>> Begin MATERIAL FOR THE TASK

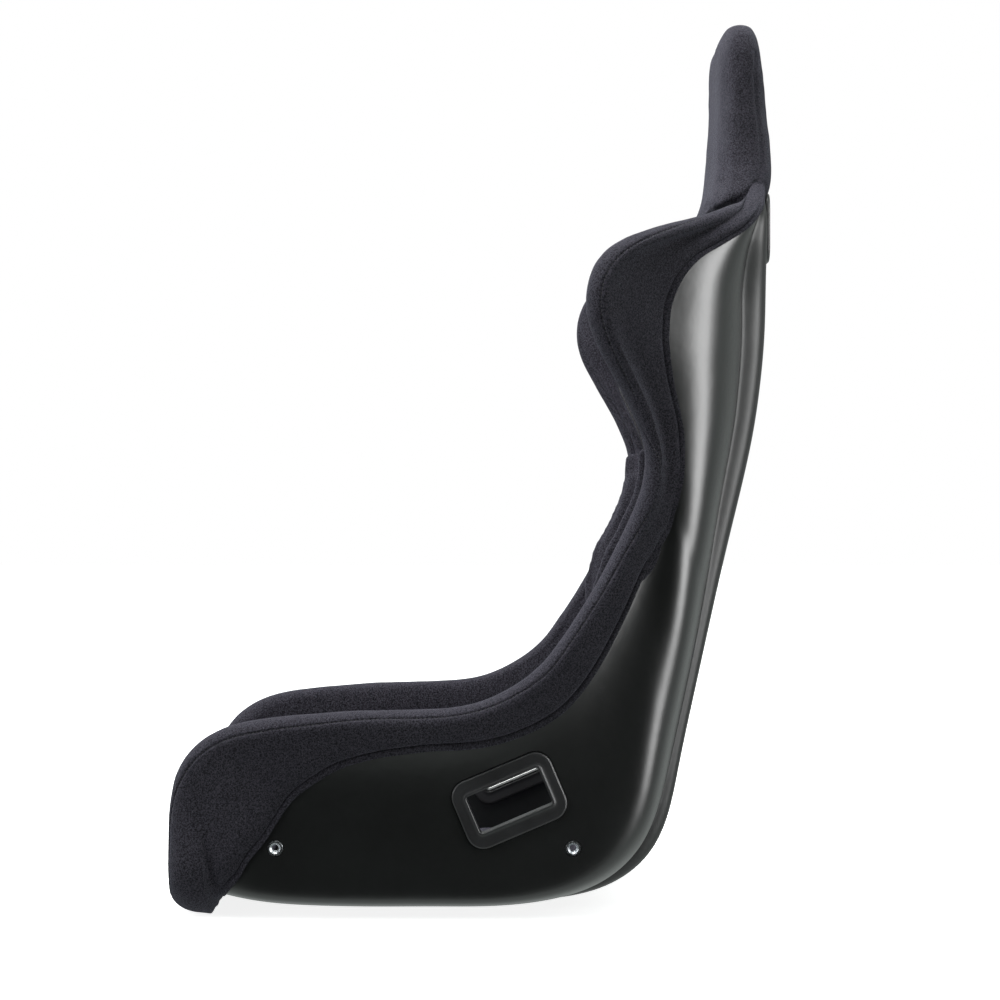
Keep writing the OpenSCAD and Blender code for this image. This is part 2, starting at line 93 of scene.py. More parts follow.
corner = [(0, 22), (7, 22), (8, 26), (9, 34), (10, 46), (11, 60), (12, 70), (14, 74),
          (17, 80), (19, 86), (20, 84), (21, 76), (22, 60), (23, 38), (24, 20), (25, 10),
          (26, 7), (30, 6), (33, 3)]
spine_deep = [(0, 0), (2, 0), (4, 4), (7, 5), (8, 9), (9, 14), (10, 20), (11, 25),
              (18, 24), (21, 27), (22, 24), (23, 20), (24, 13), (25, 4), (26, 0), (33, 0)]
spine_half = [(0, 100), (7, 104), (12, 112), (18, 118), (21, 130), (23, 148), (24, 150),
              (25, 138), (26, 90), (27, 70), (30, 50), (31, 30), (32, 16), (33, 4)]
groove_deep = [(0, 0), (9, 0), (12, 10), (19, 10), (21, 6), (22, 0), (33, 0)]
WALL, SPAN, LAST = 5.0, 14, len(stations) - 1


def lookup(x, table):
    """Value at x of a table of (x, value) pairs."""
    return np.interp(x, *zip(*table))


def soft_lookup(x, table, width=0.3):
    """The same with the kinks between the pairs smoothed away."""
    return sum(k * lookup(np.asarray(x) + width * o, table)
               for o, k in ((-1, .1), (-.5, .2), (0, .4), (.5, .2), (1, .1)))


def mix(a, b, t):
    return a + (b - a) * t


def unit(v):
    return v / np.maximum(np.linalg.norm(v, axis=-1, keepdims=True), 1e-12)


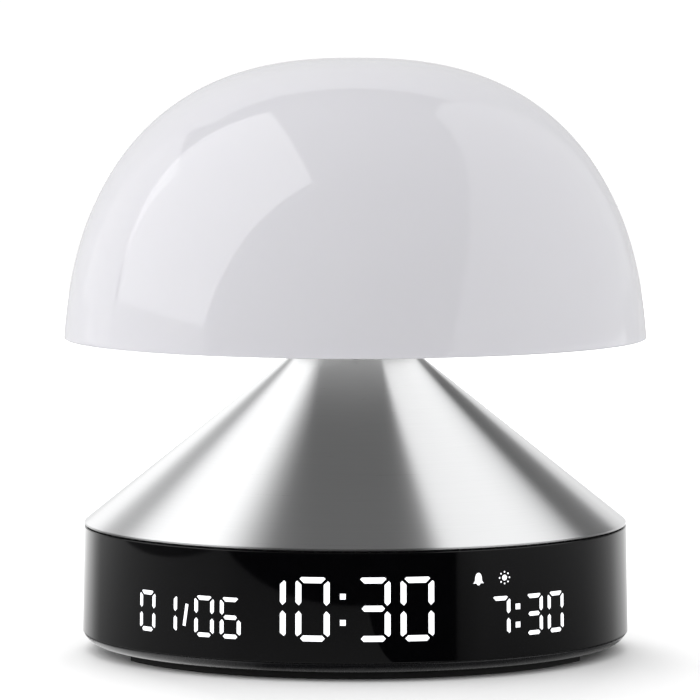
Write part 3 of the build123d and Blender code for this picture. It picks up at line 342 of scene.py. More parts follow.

>> End MATERIAL FOR THE TASK

-- DESCRIPTION OF THE TASK --
Output the lines above verbatim and in full.

-- FINAL RESULT --
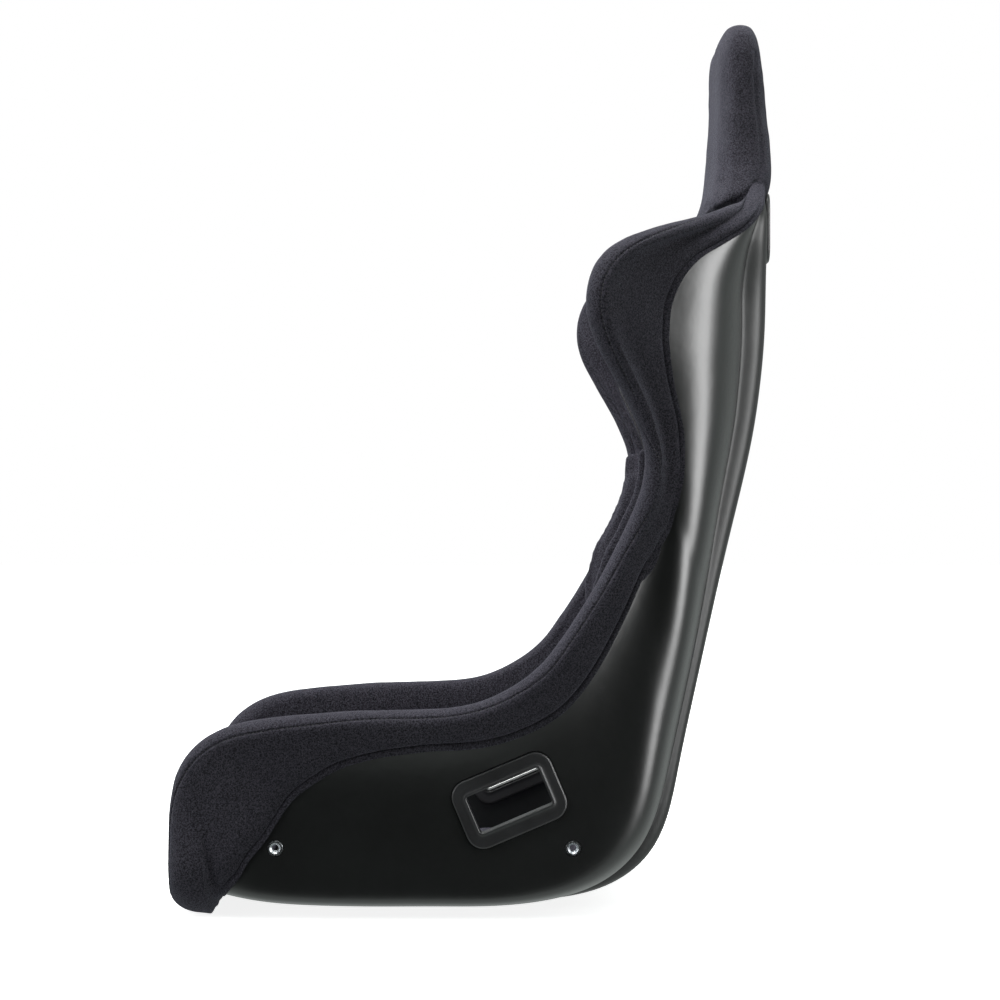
Keep writing the OpenSCAD and Blender code for this image. This is part 2, starting at line 93 of scene.py. More parts follow.
corner = [(0, 22), (7, 22), (8, 26), (9, 34), (10, 46), (11, 60), (12, 70), (14, 74),
          (17, 80), (19, 86), (20, 84), (21, 76), (22, 60), (23, 38), (24, 20), (25, 10),
          (26, 7), (30, 6), (33, 3)]
spine_deep = [(0, 0), (2, 0), (4, 4), (7, 5), (8, 9), (9, 14), (10, 20), (11, 25),
              (18, 24), (21, 27), (22, 24), (23, 20), (24, 13), (25, 4), (26, 0), (33, 0)]
spine_half = [(0, 100), (7, 104), (12, 112), (18, 118), (21, 130), (23, 148), (24, 150),
              (25, 138), (26, 90), (27, 70), (30, 50), (31, 30), (32, 16), (33, 4)]
groove_deep = [(0, 0), (9, 0), (12, 10), (19, 10), (21, 6), (22, 0), (33, 0)]
WALL, SPAN, LAST = 5.0, 14, len(stations) - 1


def lookup(x, table):
    """Value at x of a table of (x, value) pairs."""
    return np.interp(x, *zip(*table))


def soft_lookup(x, table, width=0.3):
    """The same with the kinks between the pairs smoothed away."""
    return sum(k * lookup(np.asarray(x) + width * o, table)
               for o, k in ((-1, .1), (-.5, .2), (0, .4), (.5, .2), (1, .1)))


def mix(a, b, t):
    return a + (b - a) * t


def unit(v):
    return v / np.maximum(np.linalg.norm(v, axis=-1, keepdims=True), 1e-12)


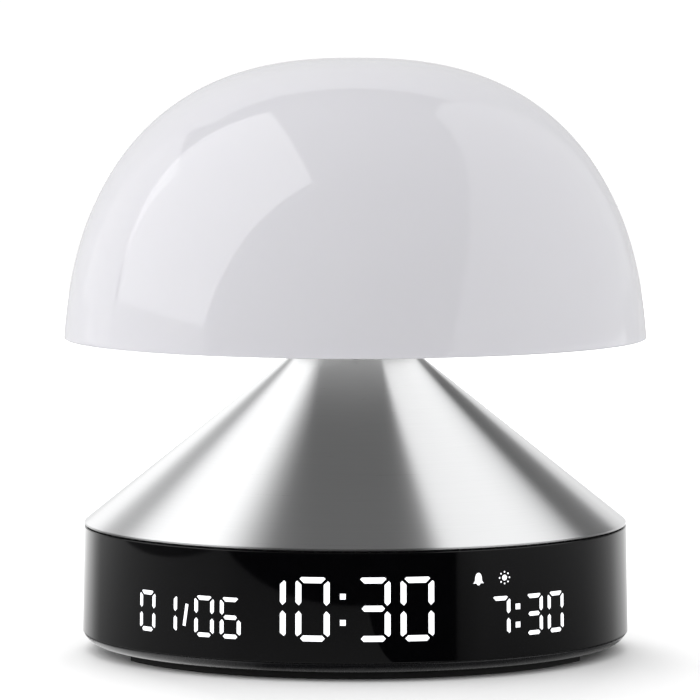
Write part 3 of the build123d and Blender code for this picture. It picks up at line 342 of scene.py. More parts follow.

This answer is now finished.